Survey of Arts Management

Course blog for American University PERF-570, Fall 2014

Crowd-sourcing Curators

A few days ago, I found myself down one of the most interesting Internet wormholes I have been down in a while. It began with the Wall Street Journal article “Everybody’s a Curator,” which is worth a thorough read. The article addresses an emerging trend of “crowd-sourcing” museum exhibits and new tools for audience involvement, such as curating by popularity through votes and polling and directing viewers to social media. The WSJ describes these exhibition tactics as “quick and often inexpensive shows that boost ticket sales” due to their word-of-mouth generated excitement and mass appeal. Having just closed a “crowd-sourced” exhibition where I work, I can attest to the general public’s enjoyment of the show and the larger buzz created by nearly a hundred living artists or art enthusiasts excited to have their work in a museum. I can also attest to the huge headache the show was to the museum staff, which lead me down the next wormhole.

I looked up Nina Simon, director of the Santa Cruz Museum of Art & History, who is featured in the WSJ article, and finds the framing of “crowd-sourcing” museums problematic. The idea that museums are engaging in this new tactic because it’s a “quick” and “inexpensive” way for museums to make money and an easy way to cobble together a show does not sit right with me.  On her blog, Nina Simon writes “community is not a commodity” meaning the goal of involving a community to put together an exhibition, or vote on their favorite piece, is not to use the community to boost sales, but just the opposite.
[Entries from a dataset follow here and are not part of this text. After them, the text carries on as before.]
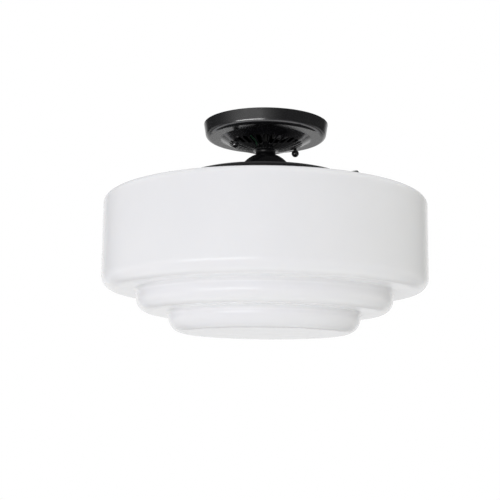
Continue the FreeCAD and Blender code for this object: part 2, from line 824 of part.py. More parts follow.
os.makedirs("parts", exist_ok=True)
save("crossbar", [crossbar()])
save("crossbar_studs", crossbar_studs())
save("stud_nuts", stud_nuts())
save("earth_screw", [earth_screw()])
save("terminal_block", [terminal_block()])
save("terminal_screws", terminal_screws())
save("canopy", [canopy()])
save("ball_nut_right", [ball_nut(1)])
save("ball_nut_left", [ball_nut(-1)])
save("stem", [stem()])
save("stem_washer", [ring(washer_radius, stem_hole_radius, canopy_floor_inside, washer_top)])
save("earth_lug", [earth_lug()])
save("stem_nut", [hex_nut(nut_flats, stem_radius + thread_play, lug_top, top_nut_top)])
save("neck_ring", [neck_ring()])
save("dome_cap", [dome_cap()])
save("gallery", [gallery()])
save("gallery_bushes", gallery_bushes())
for screw_name, screw_azimuth in zip(screw_names, screw_azimuths):
    save(screw_name, [thumbscrew(screw_azimuth)])
save("gallery_washer", [ring(washer_radius, stem_hole_radius, gallery_washer_foot, gallery_underside)])
save("gallery_nut", [hex_nut(gallery_nut_flats, stem_radius + thread_play, gallery_nut_foot,
                             gallery_washer_foot)])
save("glass_shade", [glass_shade()])
save("lampholder_cap", [holder_cap()])
save("lampholder_base", [holder_base()])
save("lampholder_terminals", holder_terminals())
save("lampholder_sleeve", [holder_sleeve()])
save("screw_shell", [screw_shell()])
save("centre_contact", [centre_contact()])
save("lamp_tip", [lamp_tip()])
save("lamp_insulator", [lamp_insulator()])
save("lamp_cap", [lamp_cap()])
save("lamp_globe", [lamp_globe()])
save("live_wire", [supply_wire(1)])
save("neutral_wire", [supply_wire(-1)])
save("earth_wire", [earth_wire()])
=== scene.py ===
import json
import math
import bmesh
import bpy
import numpy as np
from mathutils import Matrix, Vector

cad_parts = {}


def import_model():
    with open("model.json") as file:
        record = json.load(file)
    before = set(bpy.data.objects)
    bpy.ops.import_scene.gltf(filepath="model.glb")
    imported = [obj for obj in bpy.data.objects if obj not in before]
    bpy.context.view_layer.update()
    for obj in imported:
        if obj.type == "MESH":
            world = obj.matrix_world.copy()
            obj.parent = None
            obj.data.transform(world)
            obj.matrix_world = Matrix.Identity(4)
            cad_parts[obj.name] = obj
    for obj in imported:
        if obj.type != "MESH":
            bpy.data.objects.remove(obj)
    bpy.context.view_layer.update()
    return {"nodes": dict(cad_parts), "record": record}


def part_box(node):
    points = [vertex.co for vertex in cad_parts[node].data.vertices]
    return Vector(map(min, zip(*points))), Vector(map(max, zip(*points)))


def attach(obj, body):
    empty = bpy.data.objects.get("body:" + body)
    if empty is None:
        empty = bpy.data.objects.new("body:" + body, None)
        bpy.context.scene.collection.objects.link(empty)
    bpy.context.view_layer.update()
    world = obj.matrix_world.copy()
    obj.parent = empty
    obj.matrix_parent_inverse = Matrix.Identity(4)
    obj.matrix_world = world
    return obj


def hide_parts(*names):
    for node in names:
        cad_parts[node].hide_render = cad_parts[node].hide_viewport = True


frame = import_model()
nodes = frame["nodes"]

# Sizes in metres. What the frame holds is read from it.

MM = 0.001
smooth_angle = math.radians(32)
soften_angle = math.radians(50)
arc_step = math.radians(6)
merge_distance = 1e-7
thread_steps = 6

glass_low, glass_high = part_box("glass_shade")
shade_radius = glass_high.x
shade_foot = glass_low.z
lip_top = glass_high.z
glass_wall = 4.0 * MM
drum_top = lip_top - 24.1 * MM
drum_foot = drum_top - 117.7 * MM
drum_corner = 17.0 * MM
middle_radius = 159.6 * MM
middle_foot = drum_foot - 26.4 * MM
middle_corner = 16.2 * MM
lower_radius = 119.5 * MM
lower_corner = 19.6 * MM
step_radius = 4.5 * MM
shoulder_reach = 16.2 * MM
shoulder_rise = 10.7 * MM
crown_slope = math.radians(4.0)
neck_radius = 99.0 * MM
root_radius = 4.0 * MM
lip_radius = 101.6 * MM
lip_face = 1.5 * MM
lip_slope_height = 3.8 * MM
lip_edge = 0.6 * MM

canopy_low, canopy_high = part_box("canopy")
canopy_radius = canopy_high.x
canopy_floor = canopy_low.z
canopy_sheet = 1.0 * MM
canopy_wall_depth = 18.4 * MM
canopy_wall_lean = 3.0 * MM
canopy_edge = 6.5 * MM
canopy_crease = 4.0 * MM
canopy_dome_radius = 108.0 * MM
canopy_flat_radius = 13.5 * MM
bar_azimuth = math.radians(30.0)
vent_count = 30
vent_share = 0.74
vent_inner = 16.0 * MM
vent_outer = 47.0 * MM

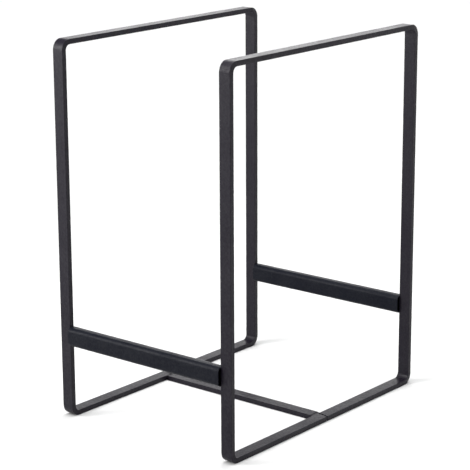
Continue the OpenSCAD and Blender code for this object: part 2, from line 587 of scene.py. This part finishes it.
def world():
    """White studio light from all around the horizon, with the broad glows added."""
    made = bpy.data.worlds.new("studio")
    made.use_nodes = True
    tree = made.node_tree
    way = tree.nodes.new("ShaderNodeTexCoord").outputs["Generated"]
    split = tree.nodes.new("ShaderNodeSeparateXYZ")
    tree.links.new(way, split.inputs[0])
    height = maths(tree, "DIVIDE", split.outputs["Z"], HORIZON_SPREAD)
    fall = maths(tree, "MULTIPLY", maths(tree, "MULTIPLY", height, height), -1.0)
    total = maths(tree, "POWER", math.e, fall)
    total = maths(tree, "MULTIPLY", total, HORIZON_GLOW)
    for towards, narrow, strength in GLOWS:
        facing = tree.nodes.new("ShaderNodeVectorMath")
        facing.operation = "DOT_PRODUCT"
        tree.links.new(way, facing.inputs[0])
        facing.inputs[1].default_value = Vector(towards).normalized()
        glow = maths(tree, "POWER", maths(tree, "MAXIMUM", facing.outputs["Value"], 0.0), narrow)
        total = maths(tree, "ADD", total, maths(tree, "MULTIPLY", glow, strength))
    background = tree.nodes["Background"]
    background.inputs["Color"].default_value = (1, 1, 1, 1)
    tree.links.new(total, background.inputs["Strength"])
    bpy.context.scene.world = made


CAMERA_PLACE = Vector((1.7544, -2.1595, 1.0151))
CAMERA_AZIMUTH = math.radians(39.275)
CAMERA_ELEVATION = math.radians(14.906)
CAMERA_ROLL = math.radians(-0.237)
CAMERA_LENS = 138.8
SENSOR = 36.0


def camera():
    """The camera, turned by its azimuth, elevation and roll."""
    data = bpy.data.cameras.new("camera")
    data.sensor_width = SENSOR
    data.lens = CAMERA_LENS
    data.clip_start, data.clip_end = 0.05, 200
    made = bpy.data.objects.new("camera", data)
    bpy.context.scene.collection.objects.link(made)
    ahead = Vector((
        -math.sin(CAMERA_AZIMUTH) * math.cos(CAMERA_ELEVATION),
        math.cos(CAMERA_AZIMUTH) * math.cos(CAMERA_ELEVATION),
        -math.sin(CAMERA_ELEVATION),
    ))
    level = Vector((math.cos(CAMERA_AZIMUTH), math.sin(CAMERA_AZIMUTH), 0))
    above = level.cross(ahead)
    right = math.cos(CAMERA_ROLL) * level + math.sin(CAMERA_ROLL) * above
    up = math.cos(CAMERA_ROLL) * above - math.sin(CAMERA_ROLL) * level
    turn = Matrix((right, up, -ahead)).transposed().to_4x4()
    made.matrix_world = Matrix.Translation(CAMERA_PLACE) @ turn
    bpy.context.scene.camera = made


floor()
world()
for box in SOFTBOXES:
    softbox(*box)
camera()
bpy.context.scene.view_settings.view_transform = "Standard"
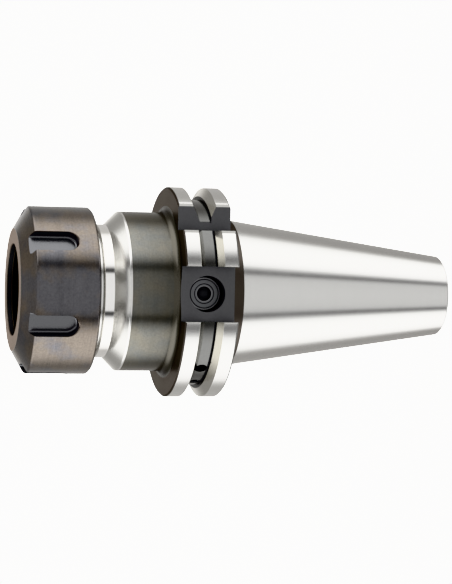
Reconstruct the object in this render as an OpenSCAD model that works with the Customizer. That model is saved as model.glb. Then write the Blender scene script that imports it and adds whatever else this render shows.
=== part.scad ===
// Collet chuck holder: steep taper shank, gripper flange, nose with a collet seat, and clamping nut.
// All sizes are in millimetres. Z runs along the axis, from the small end of the taper up to the nut.

/* [Taper shank] */
// Diameter of the taper at the gauge plane
gauge_d = 44.45; // [42:0.05:47]
// Length from the small end to the gauge plane
taper_len = 68.4; // [62:0.1:76]
// Length over which the taper loses 7 mm of diameter
taper_run = 24; // [20:0.5:30]
// Chamfer around the small end
small_end_chamfer = 0.5; // [0.2:0.1:1.2]

/* [Pull stud hole] */
// Diameter of the pilot bore that centres the pull stud
pilot_d = 17; // [15:0.1:18]
// Depth of the pilot bore
pilot_depth = 9; // [6:0.5:12]
// Chamfer at the mouth of the pilot bore
pilot_chamfer = 0.8; // [0.3:0.1:1.2]
// Diameter of the tapped hole
stud_tap_d = 14; // [12:0.1:14.5]
// Depth of the tapped hole from the small end
stud_tap_depth = 43; // [34:1:50]
// Diameter of the coolant bore above the tapped hole
coolant_d = 10; // [8:0.5:12]

/* [Flange] */
// Diameter of the flange
flange_d = 63.55; // [60:0.05:70]
// Distance from the gauge plane to the rear face of the flange
flange_gap = 3.2; // [2:0.1:6]
// Width of the flange
flange_w = 15.9; // [14:0.1:20]
// Chamfer on both outer edges of the flange
flange_chamfer = 0.5; // [0.2:0.1:1]
// Radius in the corner between the taper and the flange
rear_fillet = 1; // [0.5:0.1:2]
// Distance from the rear face of the flange to the middle of the gripper groove
groove_offset = 7.9; // [6.5:0.1:9]
// Width of the gripper groove at the flange's edge
groove_w = 7.07; // [6:0.01:9]
// Angle between the flanks of the gripper groove
groove_angle = 60; // [50:1:68]
// Depth of the gripper groove
groove_depth = 3.65; // [3:0.05:4.2]
// Width of the undercut along the rear side of the groove's floor
undercut_w = 0.45; // [0.2:0.05:0.6]
// Depth of that undercut below the groove's floor
undercut_h = 0.3; // [0.2:0.05:0.8]
// How far that undercut reaches into the foot of the groove's rear flank
undercut_reach = 0.6; // [0.3:0.05:0.9]

/* [Drive slots] */
// Width of both drive slots
drive_slot_w = 16.1; // [12:0.1:20]
// Distance from the axis to the floor of the slot with the screw
near_slot_floor = 25; // [24.2:0.1:27]
// Distance from the axis to the floor of the other slot
far_slot_floor = 22.8; // [22:0.1:26]
// How far the slots run out past the front face of the flange
slot_runout = 2.2; // [0.5:0.1:4]
// Chamfer along the slots' outer edges
slot_chamfer = 0.4; // [0.2:0.05:0.8]

/* [Orientation notch] */
// Distance from the axis to both walls of the notch
notch_offset = 18.5; // [18:0.1:21]
// Chamfer along the notch's outer edges
notch_chamfer = 0.25; // [0.1:0.05:0.8]

/* [Body] */
// Diameter of the body in front of the flange
body_d = 48; // [46:0.1:49]
// Length of the body from the flange to the cone
body_len = 14.7; // [12:0.1:24]
// Radius in the corner between the flange and the body
front_fillet = 2; // [0.5:0.1:2.5]
// Radius of the edge between the body and the cone
body_edge_r = 1.2; // [0.3:0.1:1.5]
// Slope of the cone between the body and the neck, in degrees to the axis
body_cone_angle = 45; // [35:1:55]
// Diameter of the neck behind the nut
neck_d = 40; // [39.8:0.1:42]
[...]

Museums exist for the benefit of the public, so, shouldn’t the public have a say? Of course, we need traditional pillars of  the museum institution too, with curators to provide exhibitions that educate, inform, and inspire and contemporary curators to create history for the emerging artists. But the idea that the community a museum serves cannot or should not be involved in that process – and the idea that their involvement is some sort of exploitation is far off the mark.

What do others think?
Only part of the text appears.